**INSTRUCTIONS TO FOLLOW**.
Output every line below without omitting or altering anything.

━━━━━ SOURCE DATA

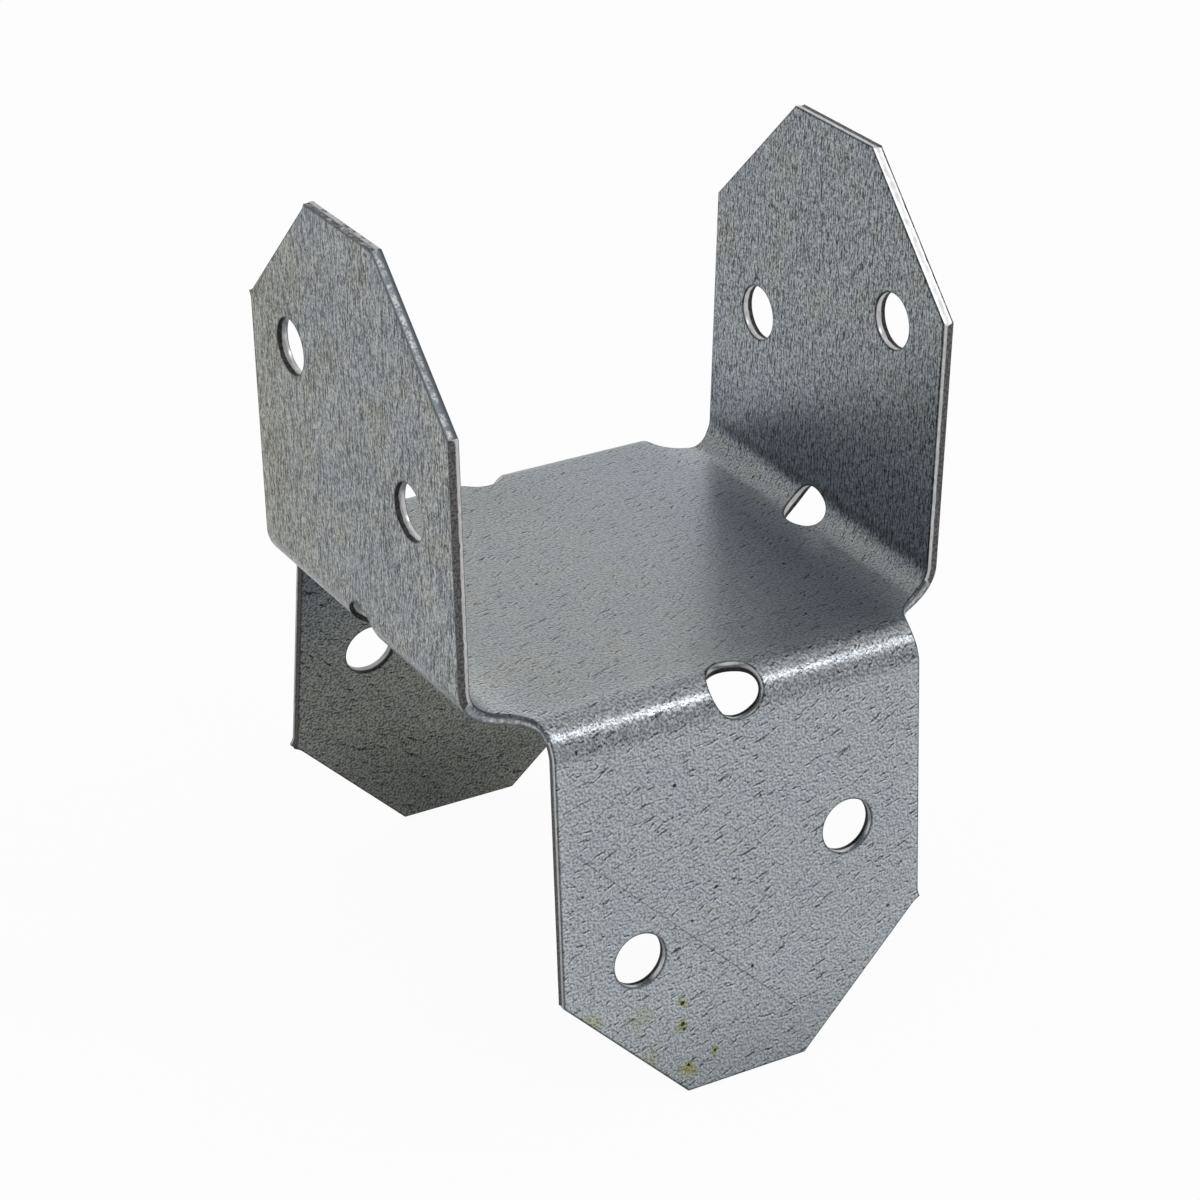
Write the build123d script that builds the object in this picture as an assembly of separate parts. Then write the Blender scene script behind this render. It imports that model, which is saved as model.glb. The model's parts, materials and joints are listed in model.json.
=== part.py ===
from build123d import *
import math
import os

# Rigid tie connector: one galvanized sheet, cut as a cross and folded.
# Two opposite flanges stand up from the square web and grip a timber above it.
# The other two hang down and grip a timber below it that runs the other way.
# X runs across the two upper flanges, Y across the two lower ones, and +Z is up.
# The origin is the middle of the web's upper face, where the upper timber sits.
# All lengths are in millimetres and all angles in degrees.

# Sheet, and the gaps between the flanges at their folds
sheet = 0.9
upper_inside_width = 39.9
lower_inside_width = 40.4
inside_bend_radius = 2.1

# Flanges, as if folded square: width, reach past the web, and width of the end
flange_width = 31.8
flange_reach = 32.75
tip_width = 10.6

# Each flange has sprung open past square by its own angle
right_splay = 1.35
left_splay = 1.4
front_splay = 3.5
back_splay = 7.2

# Fastener holes, two to a flange and staggered: distance from the flange's
# middle line, and height past the web
hole_diameter = 4.4
far_hole_offset = 9.25
far_hole_height = 20.05
near_hole_offset = 9.3
near_hole_height = 14.05

# Hole in the middle of each fold
bend_hole_diameter = 4.4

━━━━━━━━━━

**COMPLETED EXERCISE**.
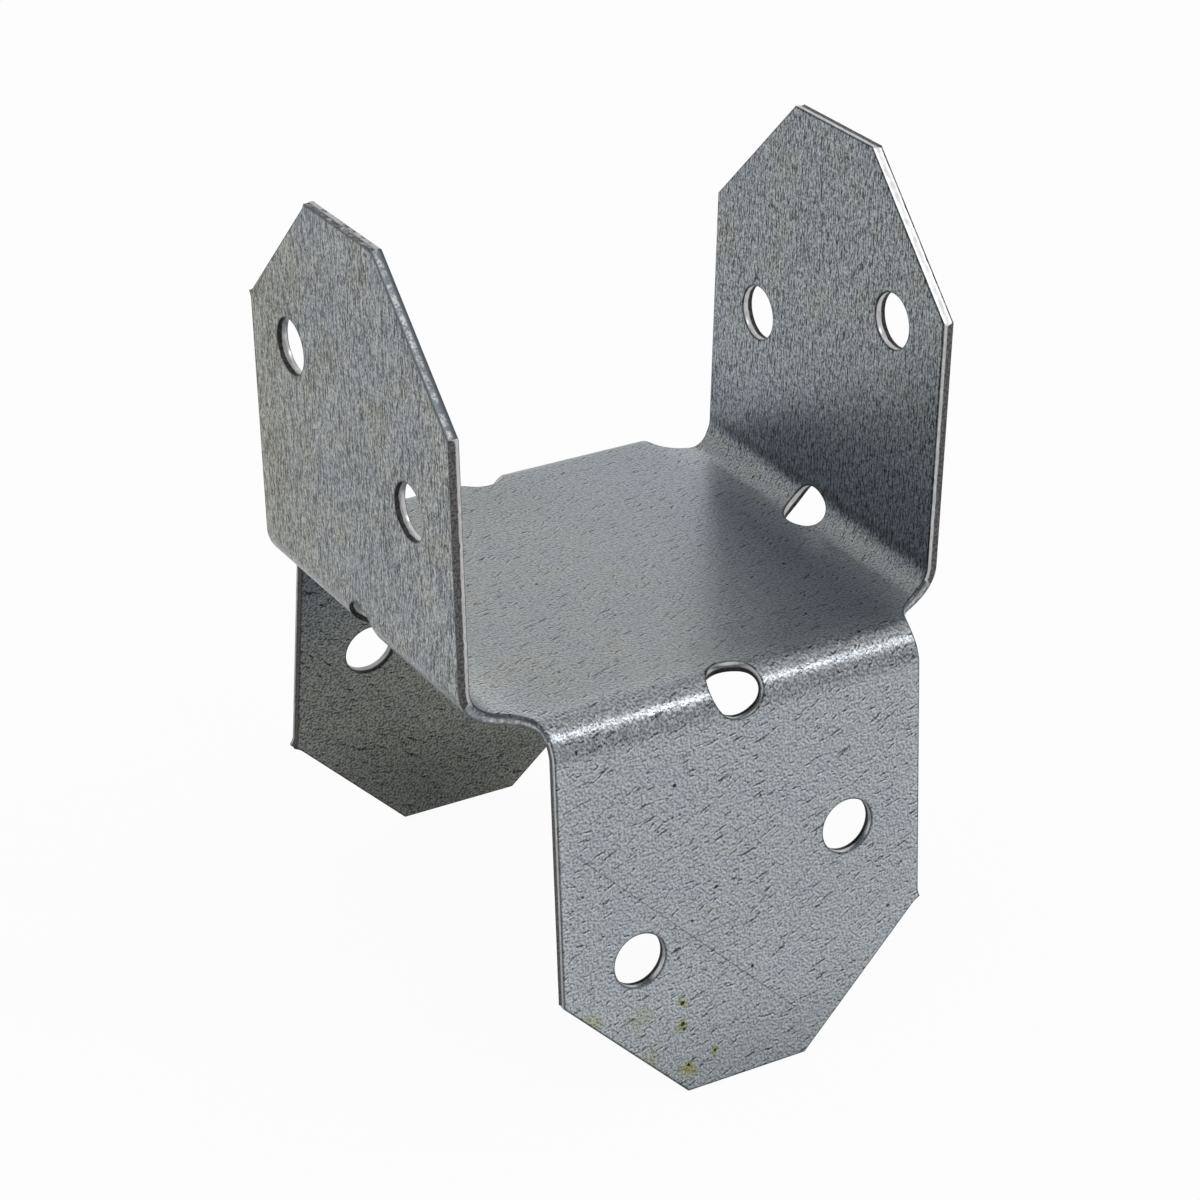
Write the build123d script that builds the object in this picture as an assembly of separate parts. Then write the Blender scene script behind this render. It imports that model, which is saved as model.glb. The model's parts, materials and joints are listed in model.json.
=== part.py ===
from build123d import *
import math
import os

# Rigid tie connector: one galvanized sheet, cut as a cross and folded.
# Two opposite flanges stand up from the square web and grip a timber above it.
# The other two hang down and grip a timber below it that runs the other way.
# X runs across the two upper flanges, Y across the two lower ones, and +Z is up.
# The origin is the middle of the web's upper face, where the upper timber sits.
# All lengths are in millimetres and all angles in degrees.

# Sheet, and the gaps between the flanges at their folds
sheet = 0.9
upper_inside_width = 39.9
lower_inside_width = 40.4
inside_bend_radius = 2.1

# Flanges, as if folded square: width, reach past the web, and width of the end
flange_width = 31.8
flange_reach = 32.75
tip_width = 10.6

# Each flange has sprung open past square by its own angle
right_splay = 1.35
left_splay = 1.4
front_splay = 3.5
back_splay = 7.2

# Fastener holes, two to a flange and staggered: distance from the flange's
# middle line, and height past the web
hole_diameter = 4.4
far_hole_offset = 9.25
far_hole_height = 20.05
near_hole_offset = 9.3
near_hole_height = 14.05

# Hole in the middle of each fold
bend_hole_diameter = 4.4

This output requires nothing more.